English spelling is notoriously complex and difficult to learn. English spells its 42 spoken sounds in over 400 ways! Children spend years memorizing thousands of spelling exceptions in order to learn to read and write. Those learning English as a second language are hindered by this haphazard system.

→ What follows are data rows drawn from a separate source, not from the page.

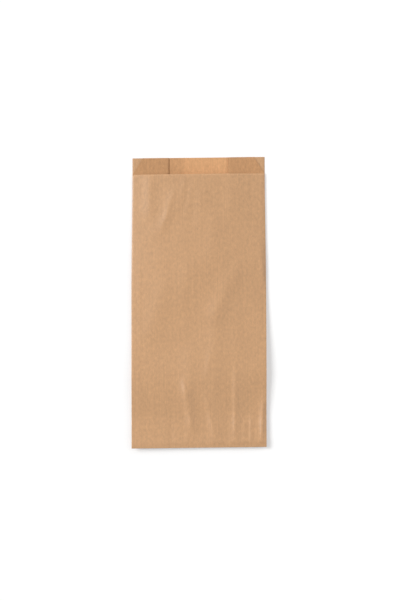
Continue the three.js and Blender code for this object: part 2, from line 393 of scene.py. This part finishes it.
def side_panel(ply, side, lapped=False):
    if ply == FRONT:
        shares = divided([0, 1], COLUMN_STEP / PLEAT)
    else:
        shares = [
            *np.linspace(0, SLANT_SHARE, PLEAT_COLUMNS[0] + 1),
            *np.linspace(SLANT_SHARE, 1, PLEAT_COLUMNS[1] + 1)[1:],
        ]
    return [
        {"ply": ply, "side": side, "middle": 0, "inward": share, "bulge": 0, "lapped": lapped}
        for share in shares
    ]


def middle_panel(ply, places, lapped=False):
    return [
        {"ply": ply, "side": 0, "middle": place, "inward": 1, "bulge": 0, "lapped": lapped}
        for place in places
    ]


def crease(low, side, inward):
    """The columns on a crease that joins ply `low` to the ply above it."""
    return [
        {
            "ply": low + (1 - math.cos(turn)) / 2,
            "side": side,
            "middle": 0,
            "inward": inward,
            "bulge": math.sin(turn) * (-1 if inward else 1),
            "lapped": False,
        }
        for turn in np.linspace(0, math.pi, CREASE_STEPS + 1)[1:-1]
    ]


def pleat(side):
    """Pleat and creases of one side, from the back panel up to the front panel."""
    return [
        *crease(BACK, side, 0),
        *side_panel(PLEAT_LOWER, side),
        *crease(PLEAT_LOWER, side, 1),
        *side_panel(PLEAT_UPPER, side)[::-1],
        *crease(PLEAT_UPPER, side, 0),
    ]


def sheet_columns():
    """All columns in the order in which the sheet passes through them, as arrays."""
    back_places = divided(STEP_PLACES, BACK_COLUMN_STEP)
    left_half = [place for place in back_places if place <= SEAM_RIGHT]
    right_half = [place for place in back_places if place >= SEAM_LEFT]
    columns = [
        *middle_panel(BACK, left_half)[::-1],
        *side_panel(BACK, -1)[::-1],
        *pleat(-1),
        *side_panel(FRONT, -1),
        *middle_panel(FRONT, divided(STEP_PLACES, COLUMN_STEP)),
        *side_panel(FRONT, 1)[::-1],
        *pleat(1)[::-1],
        *side_panel(BACK, 1, lapped=True),
        *middle_panel(BACK, right_half, lapped=True)[::-1],
    ]
    return {key: np.array([column[key] for column in columns])[None, :] for key in columns[0]}


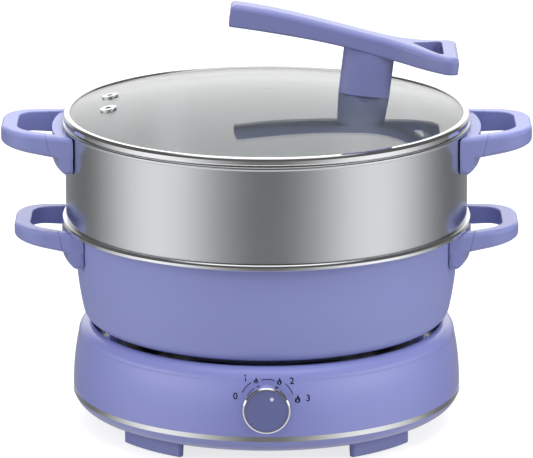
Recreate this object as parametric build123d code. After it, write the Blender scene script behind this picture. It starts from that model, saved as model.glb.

The SoundSpel system, which has origins that date back to 1910, is described in detail in the 1986 publication “Dictionary of Simplified American Spelling” (ref 1). Soundspel is based on very simple, consistent spelling rules:

  1. Short vowels are a single letter, as in: sat, set, did, dot, cut
  2. Long vowels are followed immediately by an e, as in: sundae, see, die, toe, cue
  3. No silent letters
  4. Most double letters are removed
  5. Consonants such as f, s, j have a consistent, single sound and spelling:
    tough, phone, city, judge, gorgeous
    → tuf, foen, sity, juj, gorjus

A few other sounds, rules, and exeptions (refs 1,2) will be obvious to the reader. This results in a spelling system with nearly one-to-one correspondence between sounds and spelling. For example:

hat, have, laugh, plaid
→ hat, hav, laf, plad

red, head, said, friend
→ red, hed, sed, frend

herd, earth, birth, journey
→ herd, erth, berth, jerny

hide, fight, find, sign, knight
→ hied, fiet, fiend, sien, niet

roll, hole, soul, goal, bowl
→ roel, hoel, soel, goel, boel

tough, love, judge, tongue
→ tuf, luv, juj, tung

knight, receipt, asthma
→ niet, reseet, azma

Organizations that support spelling reform include the American Literacy Council, founded in 1876, and the English Spelling Society.